Task:
Starting at the line that has "Write part 2" and stopping after the line that has "return made", reproduce the listing below exactly; omit everything else.

Records for the task:

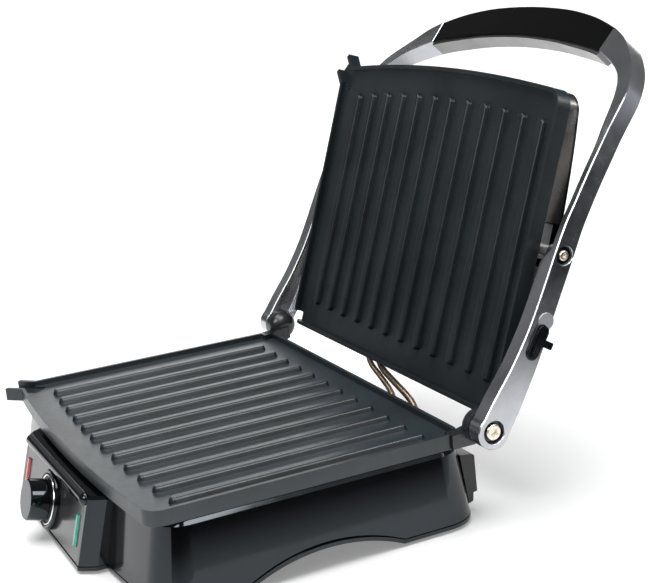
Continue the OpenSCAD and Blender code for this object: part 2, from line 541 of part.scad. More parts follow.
module thermostat() color([0.7, 0.68, 0.62]) at_panel() difference() {
  union() {
    rbox(-15, 15, -13, 13, -27, -9.8);
    translate([0, 0, -10]) cylinder(r = 9, h = 7.6, $fn = 48);
  }
  translate([0, 0, -9.6]) cylinder(r = 3.04, h = 20, $fn = 48);
}

module lens() {
  rbox(-2.9, 2.9, -10.9, 10.9, -2, 0.4);
  rotate([90, 0, 0]) translate([0, 0, -10.6]) linear_extrude(21.2) polygon([[-2.7, 0.35], [2.7, 0.35], [1.3, 1.5], [-1.3, 1.5]]);
}
module heating_lamp_lens() color([0.75, 0.15, 0.12]) at_panel() translate([-63, 0, 0]) lens();
module ready_lamp_lens() color([0.1, 0.6, 0.45]) at_panel() translate([63, 0, 0]) lens();

module indicator_lamps() color([0.9, 0.7, 0.5]) at_panel() for (s = [-1, 1]) translate([s*63, 0, -5.8]) {
  rotate([90, 0, 0]) translate([0, 0, -7]) cylinder(r = 2.4, h = 14, $fn = 32);
  translate([0, -8.9, -1.2]) rbox(-2, 2, 0, 3, -3, 2.4);
}

// ---------- conduits between base and lid ----------
conduit_x = [50, 82];                       // where they leave the base
conduit_lx = [-48, -32];                    // where they enter the lid
conduit_r = [2.3, 2.6];
conduit_pts = [
  [[54, 103, 40], [52, 110, 43.6], [46, 119, 46.2], [34, 128, 47.6], [19, 135, 48.8], [3, 140, 50.2],
   [-15, 143, 54], [-33, 146, 57.7], [-43, 149, 61.8], [-47, 151.3, 67.5], [-48, 153.3, 75.2]],
  [[86, 103, 40], [84, 110, 43.6], [79, 119, 46.8], [67, 128, 49.6], [52, 134, 51.2], [35.4, 138, 52.7],
   [11, 142, 55.2], [-13, 146, 57.9], [-25, 148.8, 61.6], [-31, 150.9, 67.5], [-32, 152.8, 75.2]]];
module link_conduits() color([0.55, 0.47, 0.36]) for (i = [0, 1]) tube(smooth(conduit_pts[i], 2), conduit_r[i], 10);

function unit(v) = v/norm(v);
// tube of radius r along a path, k sides
module tube(p, r, k) {
  m = len(p) - 1; ref = [0.6, 0.7, -0.4];
  pts = [for (i = [0:m]) let (d = unit(p[min(i+1, m)] - p[max(i-1, 0)]), u = unit(cross(d, ref)), v = cross(d, u))
    for (j = [0:k-1]) p[i] + r*cos(360*j/k)*u - r*sin(360*j/k)*v];
  polyhedron(points = pts, faces = concat([[for (j = [k-1:-1:0]) j]], [[for (j = [0:k-1]) m*k + j]],
    [for (i = [0:m-1]) for (j = [0:k-1]) [i*k + j, i*k + (j+1)%k, (i+1)*k + (j+1)%k, (i+1)*k + j]]));
}

base_housing();
bottom_cover();
rubber_feet();
base_screws();
control_panel();
panel_brow();
knob_bezel();
knob_chrome_ring();
heating_lamp_lens();
ready_lamp_lens();
indicator_lamps();
thermostat();
lower_plate();
lower_plate_screws();
lower_heater();
lower_reflector();
thermal_fuse();
terminal_block();
cord_gland();
rear_stands();
hinge_brackets();
hinge_screws();
thermostat_knob();
knob_shaft();
right_arm();
left_arm();
hinge_bushes();
handle_core();
handle_grip();
handle_liner();
handle_screws();
pivot_bushes();
lock_plate();
lock_slider();
upper_plate();
upper_plate_screws();
lid_pan();
lid_cover();
lid_edge_trim();
upper_heater();
upper_reflector();
lid_pivot_brackets();
lid_pivot_screws();
link_conduits();
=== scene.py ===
import bpy
import bmesh
import json
import math
import numpy as np
from mathutils import Matrix, Vector


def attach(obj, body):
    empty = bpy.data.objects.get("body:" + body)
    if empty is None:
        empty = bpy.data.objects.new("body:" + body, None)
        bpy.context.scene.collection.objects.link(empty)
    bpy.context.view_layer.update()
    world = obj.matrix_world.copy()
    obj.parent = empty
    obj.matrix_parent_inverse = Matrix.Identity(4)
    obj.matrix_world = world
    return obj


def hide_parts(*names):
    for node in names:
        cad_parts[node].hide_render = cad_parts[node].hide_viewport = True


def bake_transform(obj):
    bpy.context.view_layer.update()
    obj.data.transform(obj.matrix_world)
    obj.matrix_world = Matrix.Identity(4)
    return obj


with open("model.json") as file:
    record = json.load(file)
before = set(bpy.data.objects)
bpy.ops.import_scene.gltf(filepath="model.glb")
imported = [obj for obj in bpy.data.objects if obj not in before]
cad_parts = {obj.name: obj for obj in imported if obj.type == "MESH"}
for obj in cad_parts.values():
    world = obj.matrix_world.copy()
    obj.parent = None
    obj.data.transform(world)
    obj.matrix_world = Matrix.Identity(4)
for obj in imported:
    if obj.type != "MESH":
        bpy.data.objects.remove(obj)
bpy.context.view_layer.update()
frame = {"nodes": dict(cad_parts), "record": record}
NODES = frame["nodes"]
BODY = {n: b for b, ns in frame["record"]["behaviour"]["bodies"].items() for n in ns}
SLOT = {s["node"]: s["material_slot"] for s in frame["record"]["subparts"]}


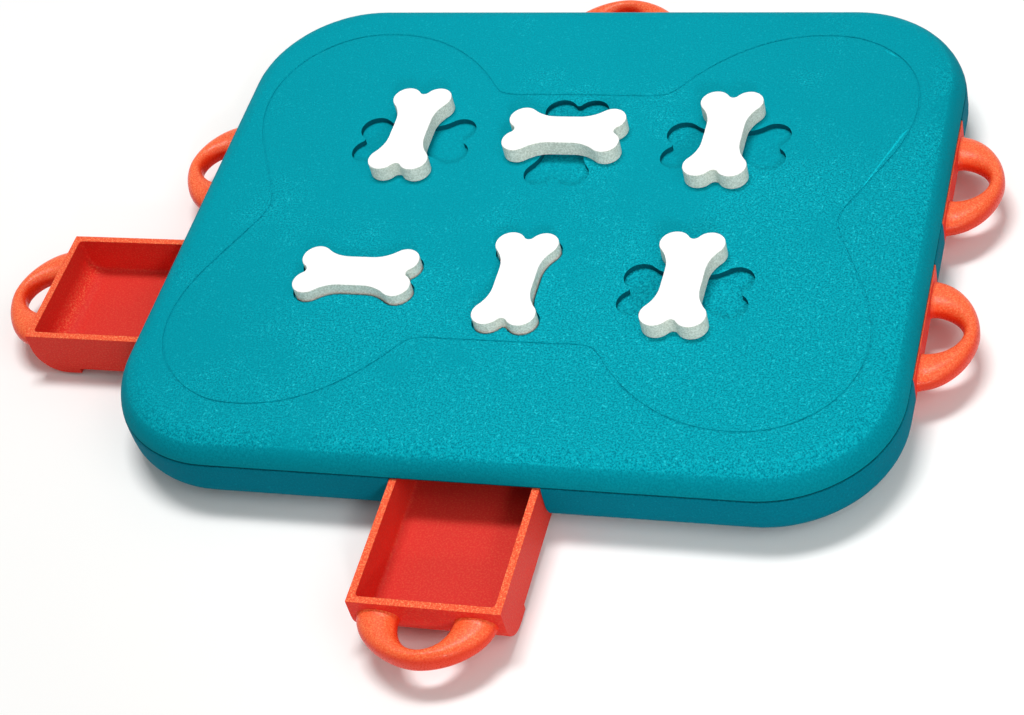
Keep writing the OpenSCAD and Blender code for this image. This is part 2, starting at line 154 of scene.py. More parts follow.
class Wire:
    """A socket of a node tree that can be used in arithmetic."""

    def __init__(self, graph, socket):
        self.graph = graph
        self.socket = socket

    def _maths(self, operation, *values):
        return self.graph.add("ShaderNodeMath", {"operation": operation}, dict(enumerate(values)))

    def __add__(self, other):
        return self._maths("ADD", self, other)

    def __radd__(self, other):
        return self._maths("ADD", other, self)

    def __sub__(self, other):
        return self._maths("SUBTRACT", self, other)

    def __rsub__(self, other):
        return self._maths("SUBTRACT", other, self)

    def __mul__(self, other):
        return self._maths("MULTIPLY", self, other)

    def __truediv__(self, other):
        return self._maths("DIVIDE", self, other)

    def __pow__(self, other):
        return self._maths("POWER", self, other)

    def __abs__(self):
        return self._maths("ABSOLUTE", self)

    def at_most(self, other):
        return self._maths("MINIMUM", self, other)

    def at_least(self, other):
        return self._maths("MAXIMUM", self, other)

    def less_than(self, other):
        return self._maths("LESS_THAN", self, other)

    def sign(self):
        return self._maths("SIGN", self)

    def sine(self):
        return self._maths("SINE", self)

    def cosine(self):
        return self._maths("COSINE", self)


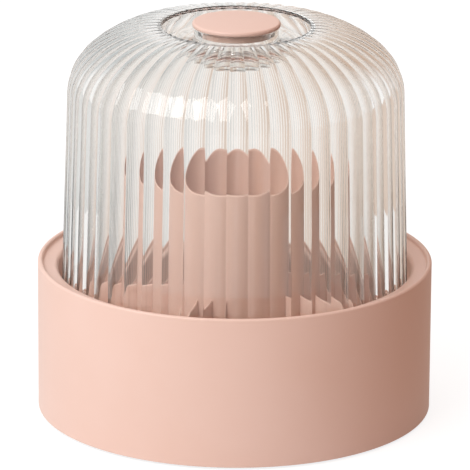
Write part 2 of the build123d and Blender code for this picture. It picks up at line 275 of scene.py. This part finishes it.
def spin_round(bm, sectors=16, steps=16):
    """Solid of revolution from the section, made of equal sectors."""
    spin_sector(bm, sectors, steps)
    repeat_sector(bm, sectors)


def piece(name, bm, material, body, slot, *nodes):
    """Finished object that rides on a body and stands for CAD nodes."""
    mesh = bpy.data.meshes.new(name)
    bm.to_mesh(mesh)
    bm.free()
    mesh.shade_smooth()
    mesh.set_sharp_from_angle(angle=sharp_angle)
    mesh.materials.append(material)
    made = bpy.data.objects.new(name, mesh)
    scene.collection.objects.link(made)
    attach(made, body)
    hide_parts(*nodes)
    return made


# ABS, injection moulded in a spark-eroded tool: a soft sheen, a very fine even grain, and a faint
# cloudiness in the colour.  The grain is drawn about five times coarser than the real 0.15 mm.
pink_colour = linear("#e8c3b3")
pink_pale = linear("#eccbbe")
moulded_grain = 0.8 * mm
cloud_size = 45 * mm
pink_abs = bpy.data.materials.new("pink_abs_moulded")
tree = blank_tree(pink_abs)
place = add(tree, "ShaderNodeTexCoord")
cloud = add(tree, "ShaderNodeTexNoise", {"Vector": place.outputs["Object"],
                                         "Scale": 1 / cloud_size,
                                         "Detail": 3.0, "Roughness": 0.5})
colour = add(tree, "ShaderNodeMix", {"Factor": cloud.outputs["Fac"], colour_a: pink_colour,
                                     colour_b: pink_pale}, data_type="RGBA")
grain = add(tree, "ShaderNodeTexNoise", {"Vector": place.outputs["Object"],
                                         "Scale": 1 / moulded_grain,
                                         "Detail": 2.0, "Roughness": 0.6})
sheen = add(tree, "ShaderNodeMapRange", {"Value": cloud.outputs["Fac"],
                                         "To Min": 0.4, "To Max": 0.5})
bump = add(tree, "ShaderNodeBump", {"Height": grain.outputs["Fac"], "Strength": 0.12,
                                    "Distance": 0.05 * mm})
satin = add(tree, "ShaderNodeBsdfPrincipled", {"Base Color": colour.outputs[colour_out],
                                               "IOR": 1.53,
                                               "Roughness": sheen.outputs["Result"],
                                               "Normal": bump.outputs["Normal"]})
add(tree, "ShaderNodeOutputMaterial", {"Surface": satin.outputs[0]})

opening = drum_radius - lip_width - ledge_width
ledge_outer = drum_high.z - ledge_drop
ledge_inner = ledge_outer - ledge_dish
seat_level = drum_high.z - seat_depth
skirt_radius = opening - seat_width
bm = bmesh.new()
section(bm, [
    (drum_radius, drum_low.z, drum_foot_round),
    (drum_radius, drum_high.z, lip_round),
    (drum_radius - lip_width, drum_high.z, lip_round),
    (drum_radius - lip_width, ledge_outer, ledge_corner),
    (opening, ledge_inner, ledge_round),
    (opening, seat_level, seat_corner),
    (skirt_radius, seat_level, seat_corner),
    (skirt_radius, skirt_foot, 0),
    (skirt_radius + skirt_wall, skirt_foot, 0),
    (skirt_radius + skirt_wall, seat_level - skirt_wall, 0),
    (opening + skirt_wall, seat_level - skirt_wall, 0),
    (opening + skirt_wall, ledge_inner - ledge_wall, 0),
    (drum_radius - drum_wall, ledge_inner - ledge_wall, 0),
    (drum_radius - drum_wall, drum_low.z, drum_foot_round),
])
spin_round(bm)
piece("drum_moulding", bm, pink_abs, "base", "pink_abs", "drum_shell")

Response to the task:
Write part 2 of the build123d and Blender code for this picture. It picks up at line 275 of scene.py. This part finishes it.
def spin_round(bm, sectors=16, steps=16):
    """Solid of revolution from the section, made of equal sectors."""
    spin_sector(bm, sectors, steps)
    repeat_sector(bm, sectors)


def piece(name, bm, material, body, slot, *nodes):
    """Finished object that rides on a body and stands for CAD nodes."""
    mesh = bpy.data.meshes.new(name)
    bm.to_mesh(mesh)
    bm.free()
    mesh.shade_smooth()
    mesh.set_sharp_from_angle(angle=sharp_angle)
    mesh.materials.append(material)
    made = bpy.data.objects.new(name, mesh)
    scene.collection.objects.link(made)
    attach(made, body)
    hide_parts(*nodes)
    return made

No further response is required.